Ces nouvelles dispositions concernent également les tests de grossesse (Clearblue chez P&G, Biosynex test de Grossesse, Suretest chez Cooper, Elle Test chez Gilbert…), second segment du marché avec 5,1 millions de boîtes vendues pour 28,5 millions d’euros (CMA à mars 2022, IQVIA Pharmastat).
Leur progression de 7,6 % en volume et 11,7 % en valeur repose sur la hausse du trafic en pharmacie selon Jonathan Jacquin, responsable de la gamme Clearblue chez Procter&Gamble : « Suite à la crise sanitaire, les utilisatrices ont éprouvé le besoin de prendre soin d’elles-mêmes et de se sentir rassurées par la fréquentation d’un lieu de santé de proximité. » L’éventail des fonctions que proposent désormais certaines gammes - détection précoce, estimation de l’âge de la grossesse (...) – a aussi pu jouer en faveur du segment. Un certain engouement pour la technologie digitale (affichage du résultat en toutes lettres) est aussi évoqué. « Dans cette catégorie, où les dispositifs peuvent être deux fois plus chers, les ventes ont augmenté de 15 % en volume l’an passé. »
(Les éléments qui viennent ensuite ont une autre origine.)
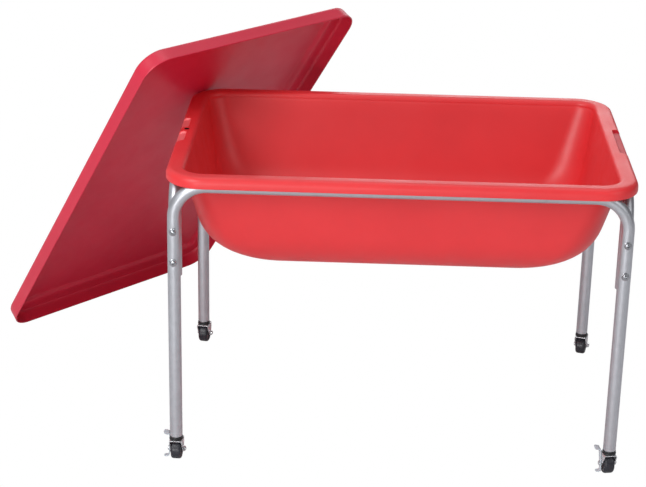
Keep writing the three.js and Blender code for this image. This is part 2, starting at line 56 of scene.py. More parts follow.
# ------------------------------------------------------------------ driving sizes
# basin
LIP_X, LIP_Y, LIP_R = 455.0, 303.0, 76.0  # half sizes and corner radius of the rim's outer edge
WALL_TOP, BOTTOM, SKIN = 600.0, 378.0, 3.5
RIM_IN_X, RIM_IN_Y = 33.5, 32.2  # from the outer edge in to the top of the wall
END_DRAFT, SIDE_DRAFT = radians(11.0), radians(19.0)
END_SWEEP, SIDE_SWEEP = 140.0, 120.0  # radius from wall into floor
CORNER_TOP, CORNER_BOTTOM = 44.0, 80.0
DRAIN_HOLE_R = 17.8
HANG_X, HANG_R = -(LIP_X - 16), 4.8  # the hole in the rib of the left grip

# tubes and bolts
TUBE_R, TUBE_BORE = 12.7, 11.2
LEG_X, LEG_Y, RAIL_Z, BEND_R = 435.0, 284.5, 588.0, 64.0
STUB_Y, STUB_END, LEG_END = LEG_Y - 2 * TUBE_R - 0.4, 394.0, 54.5
BOLTS = [("lower", 434.0, 24), ("upper", 497.5, -16)]  # level, height, turn in degrees
BOLT_Y = LEG_Y + TUBE_R + GAP
NUT_Y = STUB_Y - TUBE_R - GAP

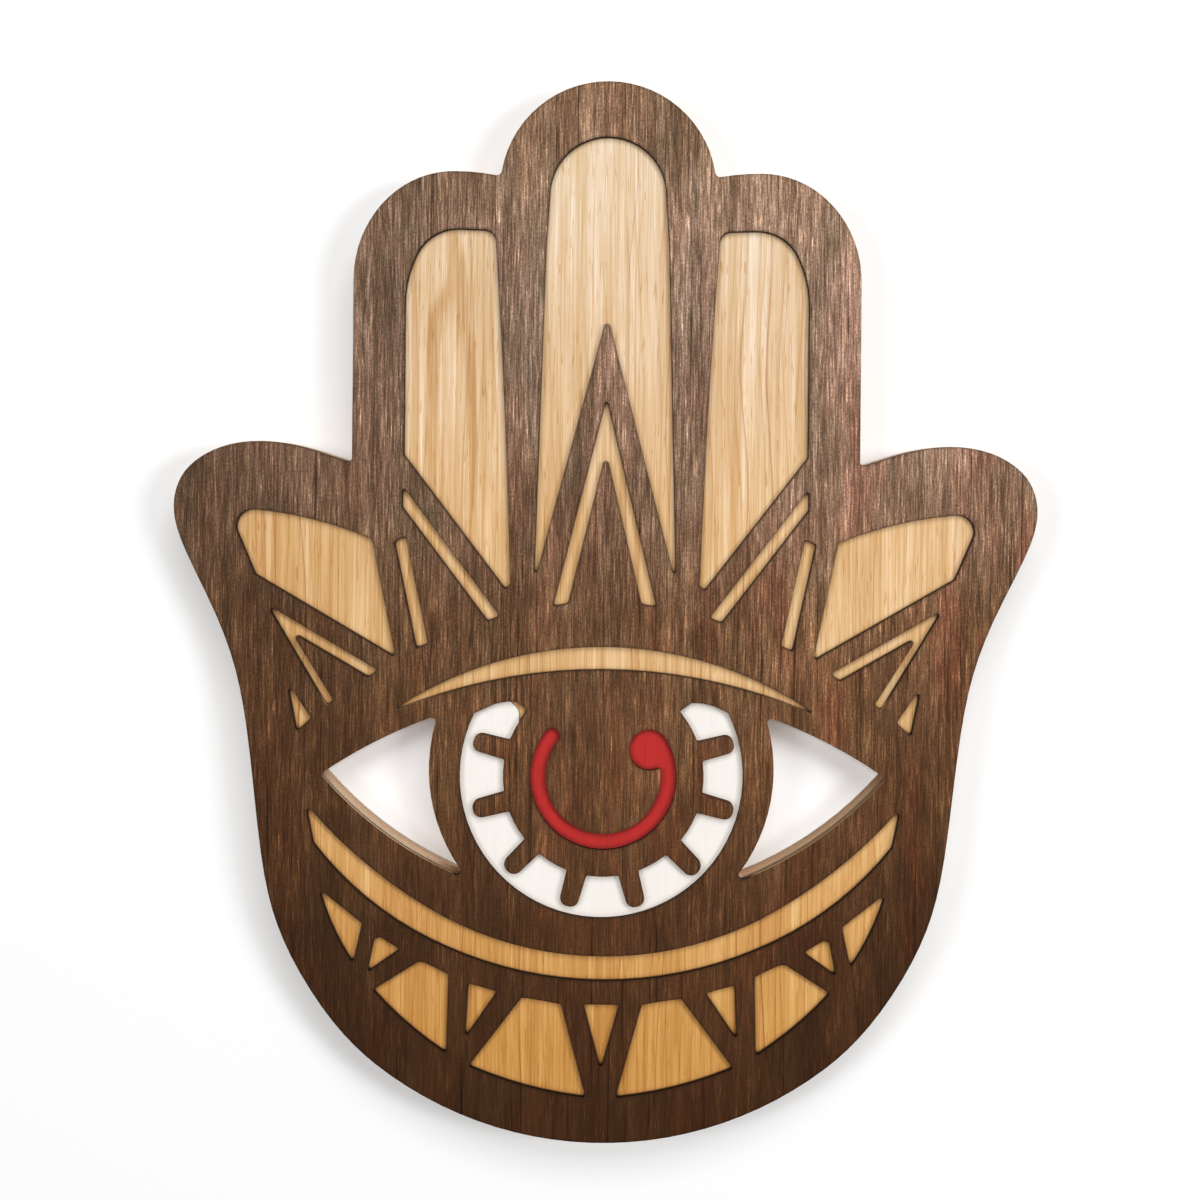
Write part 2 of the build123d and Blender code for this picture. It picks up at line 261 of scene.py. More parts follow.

Les tests de grossesse précoces, en évolution de 65 % en volume, sont toutefois les plus dynamiques du segment, selon Salomé Hémar, chef de produit chez Biosynex (autotests grossesse/ovulation, Covid-19, VIH, infection urinaire/vaginale, gluten/cannabis). « Notre test précoce est le premier à se baser sur la date du rapport sexuel, plus pertinente pour certaines femmes que celle des prochaines règles que 51 % d’entre elles ne connaissent qu’approximativement. »
*Arrêté du 20/04/2022 modifiant l’arrêté du 1/06/2021 lié à la sortie de crise sanitaire (Ministère des solidarités et de la santé).